Democrats & Liberals: Archives

February 08, 2004

I must have mis-heard

From the NBC transcript of the February 8th Meet the Press Interview with President Bush

Russert: But would you allow pay stubs, tax records, anything to show that you were serving during that period?
President Bush: Yeah. If we still have them, but I you know, the records are kept in Colorado, as I understand, and they scoured the records.
And I’m just telling you, I did my duty, and it’s politics, you know, to kind of ascribe all kinds of motives to me. But I have been through it before. I’m used to it. What I don’t like is when people say serving in the Guard may not be a true service.
Russert: Would you authorize the release of everything to settle this?
President Bush: Yes, absolutely.
We did so in 2000, by the way.
OK, I admit it. With everyone clambering for the President to release his military records, I just must have missed it when it happened 4 years ago.

Sure I found a list of FOIA records on the web.
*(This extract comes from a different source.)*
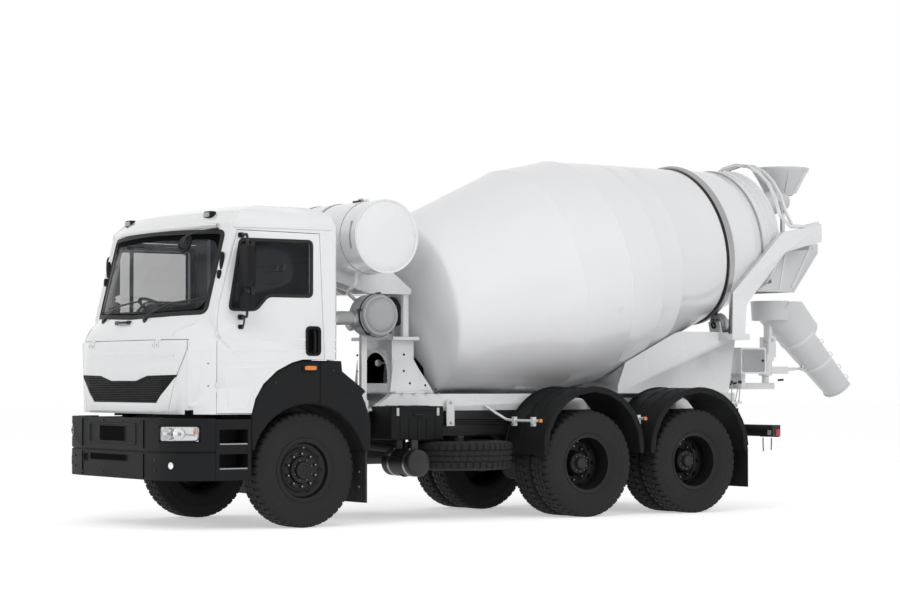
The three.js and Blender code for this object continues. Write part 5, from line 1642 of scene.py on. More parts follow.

But this doesn't look like an official release.

Could someone point me in the right direction? Oh, and exactly who claimed that serving in the National Guard was not real service? This wasn't just another attempt by "some people" at misdirection? Was it?

Posted by Al Maline at February 8, 2004 07:45 PM
Comments
Comment #7125

Yeah. What did Bush mean by saying he released records. I don’t remember that. Why didn’t Russert follow up with that?

Bush: “If we still have them, but I you know, the records are kept in Colorado, as I understand, and they scoured the records.”

Who are “they”? What did they “scour”? What the heck is he talking about?

-Cf

Posted by: Christopher Fahey at February 8, 2004 08:22 PM
Comment #7131

He should have to explain all his lies. Has he ever come forward and explained his assertion in the 2000 campaign that he had never been arrested since his college days. Then a week before the election, documents surfaced where he had been arrested for DUI in Maine and his license suspended. He was 29 or 30 years old for the second arrest.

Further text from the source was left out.